Para completar o quadro de total espoliação da empresa, a Eletrobras reduziu drasticamente seus investimentos ao longo dos últimos anos. A diretoria da Eletrobras está preocupada apenas em pagar elevados dividendos e impulsionar o valor de suas ações nas bolsas de valores para agradar aos grandes bancos e fundos de investimento, nacionais e estrangeiros. Não há mais nenhuma preocupação ou compromisso com o desenvolvimento do país. Nenhuma preocupação com a segurança do abastecimento de energia elétrica. Assim como ocorreu no início da década de 2000 na Califórnia, saem os experientes engenheiros e entram os “garotos tatuados do mercado financeiro” enquanto o nível de investimento da Eletrobras em 2022 passa a ser apenas 1/3 da média do investimento da empresa no início da década de 2010.
E essa redução drástica do investimento é, junto com o período de chuvas hidrologicamente desfavorável, uma das explicações para recente crise do setor elétrico do início da década de 2020. Ainda que tenhamos vivido um racionamento via preços, é possível afirmar que uma crise mais grave do setor elétrico só não se concretizou por conta das baixíssimas taxas de crescimento econômico apresentadas nos últimos anos. A demanda por energia elétrica tem apresentado um crescimento lento, praticamente nulo, e por isso exige-se pouco da oferta. A Eletrobras sempre atuou como a empresa que garantiu o crescimento da oferta, pois quem conhece a história do nosso país tem claro que o setor privado sozinho não garante a expansão necessária da oferta de energia elétrica. Mas, desde 2017, a Eletrobras abriu mão dessa sua função, deixando o setor elétrico à deriva e à espreita de uma nova crise, que surgirá assim que o país voltar a crescer.
Enquanto isso, o caixa da empresa, que antes era direcionado a construção de novas usinas, agora é utilizado para comprar empresas já constituídas, elevando o poder monopólico da empresa e permitindo a ela maior grau de manipulação dos preços da energia elétrica. Ao mesmo tempo, o caixa passa a ser direcionado também para recompra de ações, para o pagamento de dividendos cada vez maiores aos bancos e fundos de investimento e para os astronômicos salários do presidente, dos diretores e do conselho de administração.

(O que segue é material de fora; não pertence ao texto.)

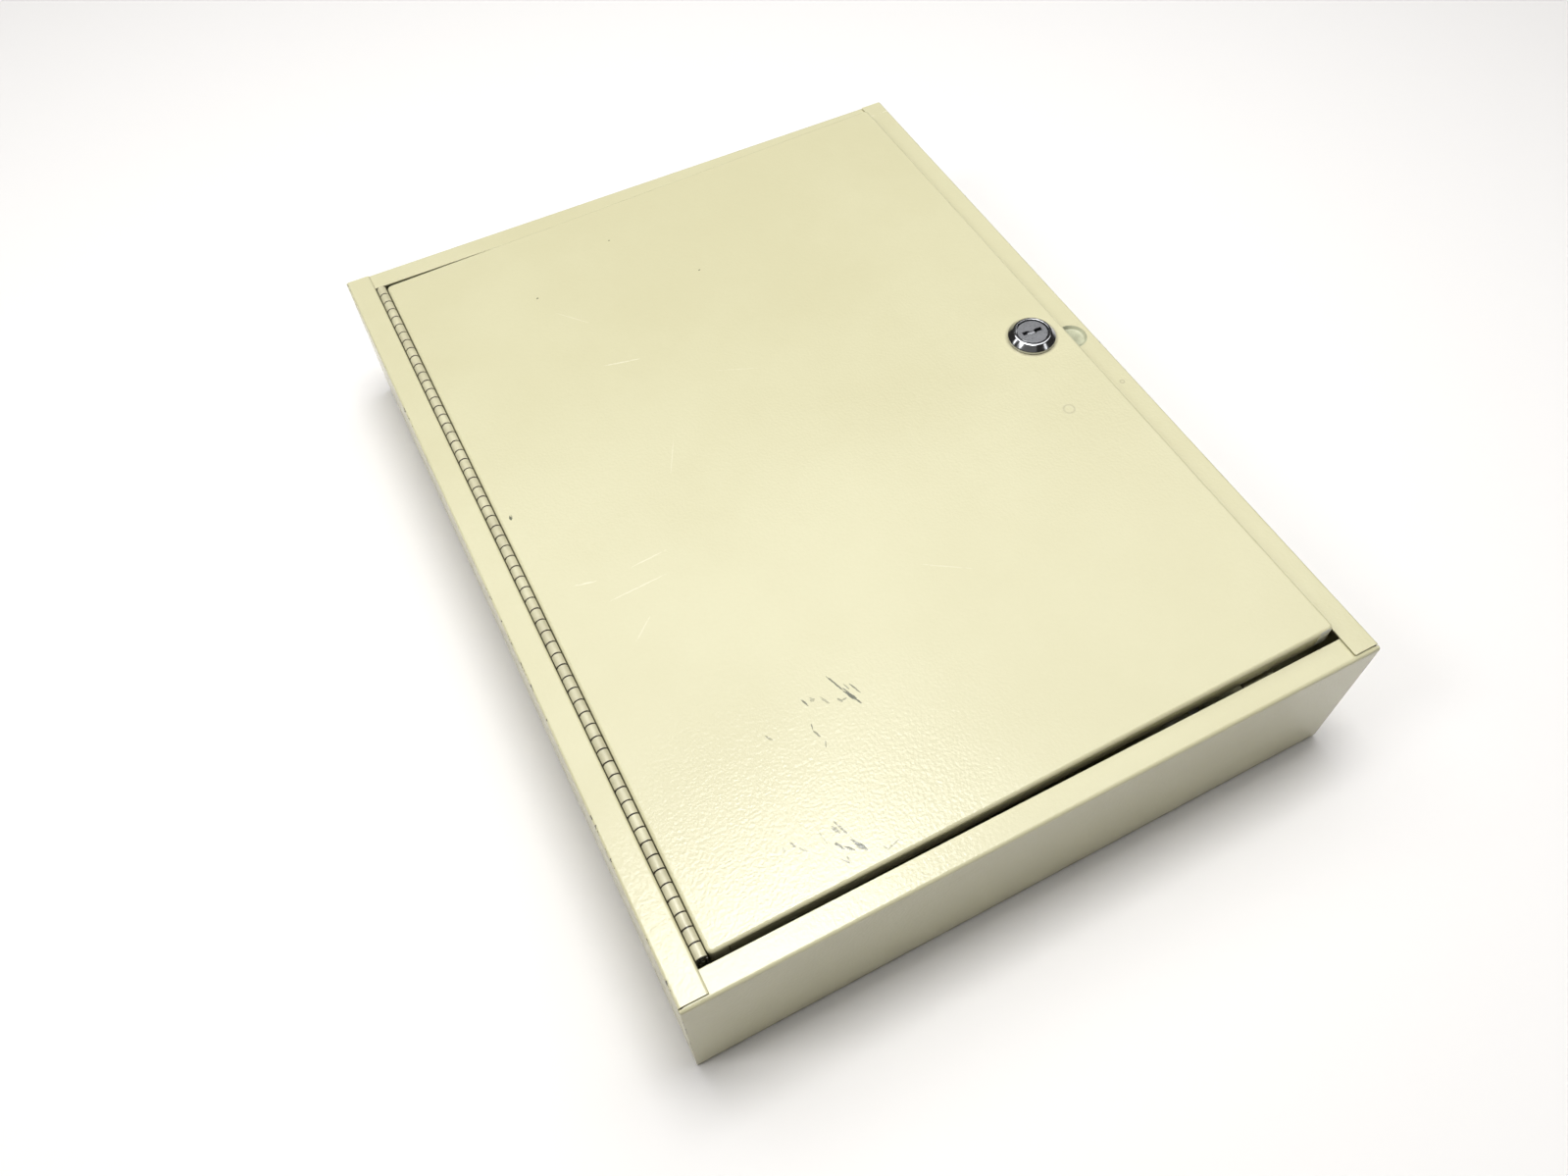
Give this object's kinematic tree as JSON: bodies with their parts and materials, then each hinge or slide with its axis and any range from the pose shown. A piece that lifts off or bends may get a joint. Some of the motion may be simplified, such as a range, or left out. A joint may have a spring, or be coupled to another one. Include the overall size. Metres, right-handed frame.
{
  "type": "key cabinet",
  "caption": "Wall key cabinet in folded sheet steel: pan door on a continuous hinge, cam lock, finger notch, and rows of key hooks inside.",
  "frame": {"origin": "centre of the cabinet's back, on the plane that lies against the wall", "axes": "+Z out of the door, +Y to the top edge when it hangs, +X from the hinge side to the lock side; the cabinet lies on its back"},
  "size_m": [0.327, 0.4286, 0.0958],
  "materials": {
    "body_enamel": "semi-gloss sand enamel with a fine orange-peel grain",
    "door_enamel": "semi-gloss sand enamel, lightly scuffed",
    "hinge_enamel": "sand enamel, worn at the knuckle ends",
    "hook_steel": "plated and lacquered steel strip",
    "number_paper": "matt printed card",
    "lock_chrome": "bright nickel-chrome plate, lightly worn",
    "plug_chrome": "bright plate with turning marks",
    "zinc_plate": "zinc-plated steel"
  },
  "bodies": {
    "cabinet": {"left_side": "body_enamel", "right_side": "body_enamel", "top_end": "body_enamel", "bottom_end": "body_enamel", "back_panel": "body_enamel", "door_stop_top": "body_enamel", "door_stop_bottom": "body_enamel", "hinge_frame_leaf": "hinge_enamel", "hinge_pin": "zinc_plate", "hook_strip_1": "hook_steel", "hook_strip_2": "hook_steel", "hook_strip_3": "hook_steel", "hook_strip_4": "hook_steel", "hook_strip_5": "hook_steel", "hook_strip_6": "hook_steel", "number_strip_1": "number_paper", "number_strip_2": "number_paper", "number_strip_3": "number_paper", "number_strip_4": "number_paper", "number_strip_5": "number_paper", "number_strip_6": "number_paper"},
    "door": {"door_pan": "door_enamel", "hinge_door_leaf": "hinge_enamel", "door_hook_strip_1": "hook_steel", "door_hook_strip_2": "hook_steel", "door_hook_strip_3": "hook_steel", "door_hook_strip_4": "hook_steel", "door_hook_strip_5": "hook_steel", "door_number_strip_1": "number_paper", "door_number_strip_2": "number_paper", "door_number_strip_3": "number_paper", "door_number_strip_4": "number_paper", "door_number_strip_5": "number_paper", "lock_housing": "lock_chrome", "lock_washer": "zinc_plate", "lock_nut": "zinc_plate"},
    "lock_core": {"lock_plug": "plug_chrome", "lock_cam": "zinc_plate", "cam_washer": "zinc_plate", "cam_screw": "zinc_plate"}
  },
  "joints": [
    {"name": "door_swing", "type": "hinge", "parent": "cabinet", "child": "door", "pos_m": [-0.1481, 0, 0.0828], "axis": [0, -1, 0], "range_deg": [-1.5, 138.5]},
    {"name": "lock_turn", "type": "hinge", "parent": "door", "child": "lock_core", "pos_m": [0.12917, 0.0015, 0.09126], "axis": [-0.0262, 0, 0.9997], "range_deg": [0, 90]}
  ]
}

E assim segue o projeto de destruição daquela que foi a maior empresa de energia elétrica da América Latina, com uma redução contínua dos investimentos que coloca o país cada vez mais em risco de desabastecimento e que provoca o progressivo aumento dos preços da energia elétrica. Junte a isso seu endividamento crescente, o aumento da exposição à variação cambial e a irresponsável perda de uma farta reserva de conhecimento técnico acumulado ao longo de muitos anos, que atingem diretamente a qualidade dos serviços prestados ao consumidor, e temos armada uma bomba relógio!
Em suma, a realidade da privatização mostra que em breve suas consequências maléficas em termos de qualidade dos serviços e preços ficarão cada vez mais óbvias para a população.
Por isso, é cada vez mais urgente a luta pela reestatização da Eletrobras e reiteramos nosso compromisso com a essa luta, para que a Eletrobras volte a ser uma empresa do povo e para o povo!